Demorei a voltar aqui mas não esqueci o caminho.
beijos Licínia
Manhã, tão bonita manhã...
Numa toada suave, harmonicamente perfeita.
E porque não fazer o contrário?
Para dentro da moldura, com imensa fantasia, recordar.
Entendo.
Grande beijinho
Encantada.
Ao amanhecer...um dos momentos mais belos da horas.
Beijinho Amiga*
olá licínia,
... parece uma oração ?
Ou duas :)
beijos
...E que a manhã, porque lhe pertences, te traga o dia!
Parabéns minha Amiga, parabéns!
Muito Belo!!!
Há aqui poemas de que gosto muitíssimo, tanto pela inspiração, como pela forma.
Um beijo enorme da
Maria Mamede
às vezes, através da tua poesia ou prosa, despertas-me vontade de falar. hoje não. ou sim, mas só para dentro.
um beijo.
"...Manhã se te pertenço
traz-me o dia..."
Há uma certa sensualidade neste despertar...de mistérios por desvendar, por quereres que se estendem... para lá da manhã.

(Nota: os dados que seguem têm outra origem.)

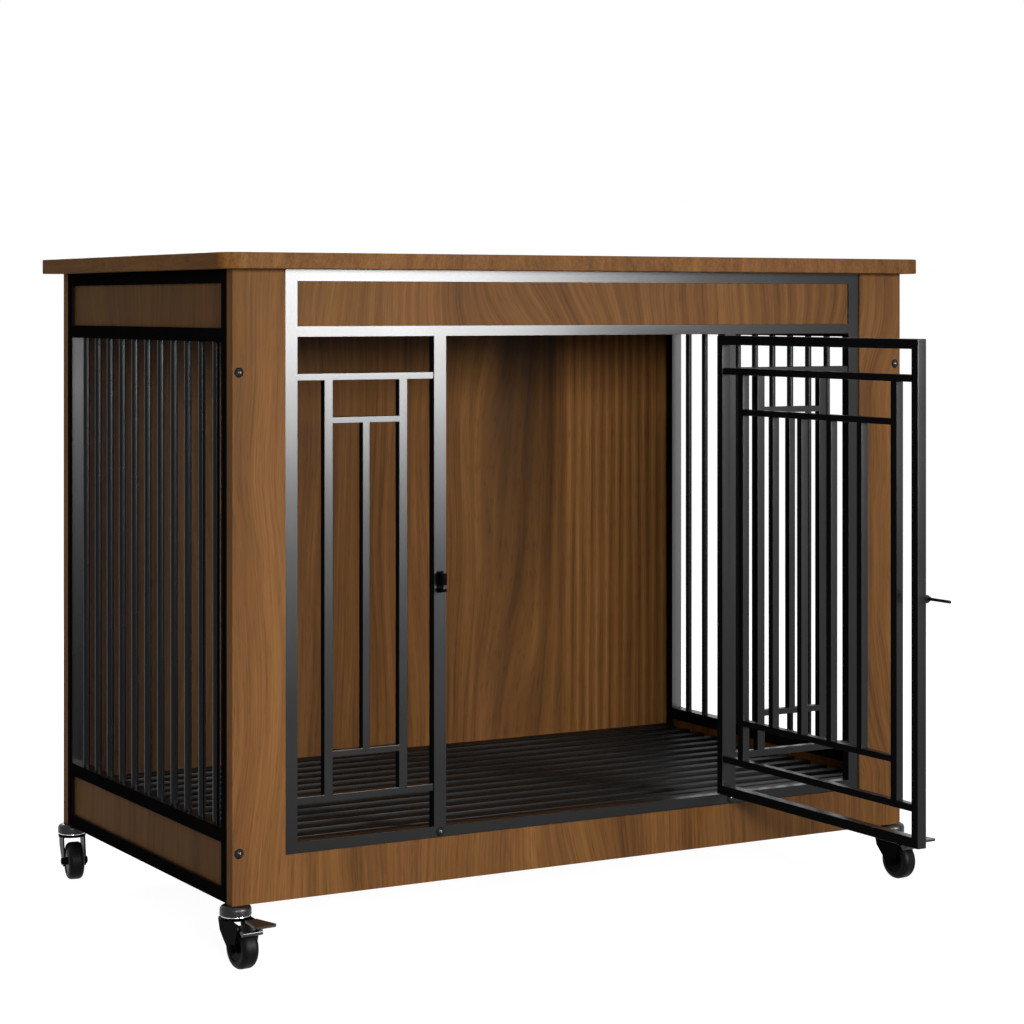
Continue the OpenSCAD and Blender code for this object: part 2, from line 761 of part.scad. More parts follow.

Uma forma tão poética de "cantar" a manhã...
Beijo ;)
A delicadeza das palavras e imagens a transparecerem a habitual qualidade e sensibilidade de quem as escreve.
Bjs
TD
...dum dia feliz
que chegou
o sol no céu surgiu...
Como agradecer-te o sorriso que me deste esta manhã? Porque quem se não conhece é meigo e compreende sentimentos que os de perto, não?
Um pouco do meu coração está em tuas palavras. Obrigada, minha querida!
querida licínia. tem-me feito falta lê-la e ainda bem que hoje pude vir auscultar o bater dos seus pássaros. é de tarde agora, mas a leitura faz-me acreditar na possibilidade de uma manhã eterna. é por isso que gosto tanto de vir aqui. um grande beijinho e bom fim de semana.
A Manhã sabia que hoje não se podia atrasar . Deveria aparecer deslumbrante e encantadora. Abriu a porta do seu roupeiro e retirou o seu mais valioso vestido, todo bordado a luz! Iria, de mansinho, despertar com um beijo os corações adormecidos na noite.
A Manhã sabia que hoje era o dia.
Como diria o Américo Tomás, "só tenho um adjectivo - gostei"
Já agora, e como também diriam os irmãos "Dupont et Dupont", eu até diria mais - gostei!
Aparte brincadeiras, é um texto que eu adoraria ter escrito (só porque sou invejoso à brava...)
Beijo
PS - A sério, lindo!
bom dia, licínia!
este texto é uma benção à vida que se abre e às memórias.
um abraço e o meu apreço
Uma manhã que te há-de trazer um dia perfeito.